If investors had considered the long-term competitiveness of coal given the increased global concern about pollution and climate change, prices of coal stocks would not have risen sharply immediately following Trump’s election, Sammon suggests.
The second case study was palm oil. Producing this substance, which is ubiquitous in food and beauty products, can wreak environmental damage because rainforests and peatlands are often cleared for farms.
But some firms are yielding to social pressure from consumers to reduce their use of unsustainable palm oil. Companies such as Unilever and McDonald’s have pledged to stop buying palm oil from environmentally unfriendly suppliers. If governments eventually crack down on unsustainable firms, many palm-oil fields could become stranded assets.
Among companies that use palm oil, a firm such as Unilever is a better bet for investors than one that ignores sustainability concerns, Sammon says. If new regulations arise, “Unilever will be well-positioned, and the other firms won’t be,” he says.

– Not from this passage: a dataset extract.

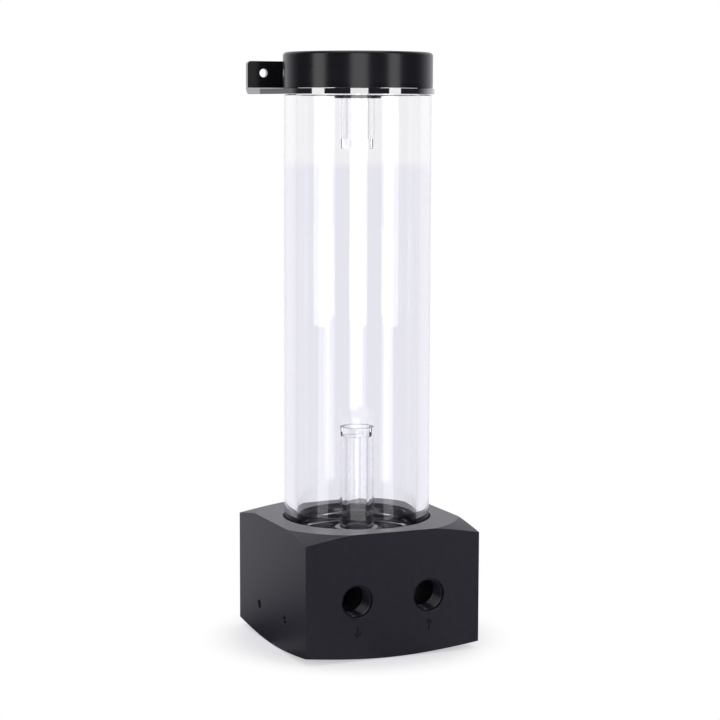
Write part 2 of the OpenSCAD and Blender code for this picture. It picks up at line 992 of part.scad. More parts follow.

The team acknowledges that ESG criteria are not perfect. A firm carrying out unsustainable practices under the radar could still score a high rating. Many ESG scores draw on companies’ self-reported data and may be unreliable.
Research also needs to investigate the link between ESG criteria and stock performance. These ratings have not been around very long, so data are sparse. But as more data accumulate, researchers could test whether the team’s conjectures hold true—for example, whether firms with low ESG scores perform worse when new regulations are passed.
In the meantime, the authors argue that investors should continue to pay attention to environmental metrics. Companies that do not prepare for ESG-related changes, Jagannathan says, “will lose out in the long run.”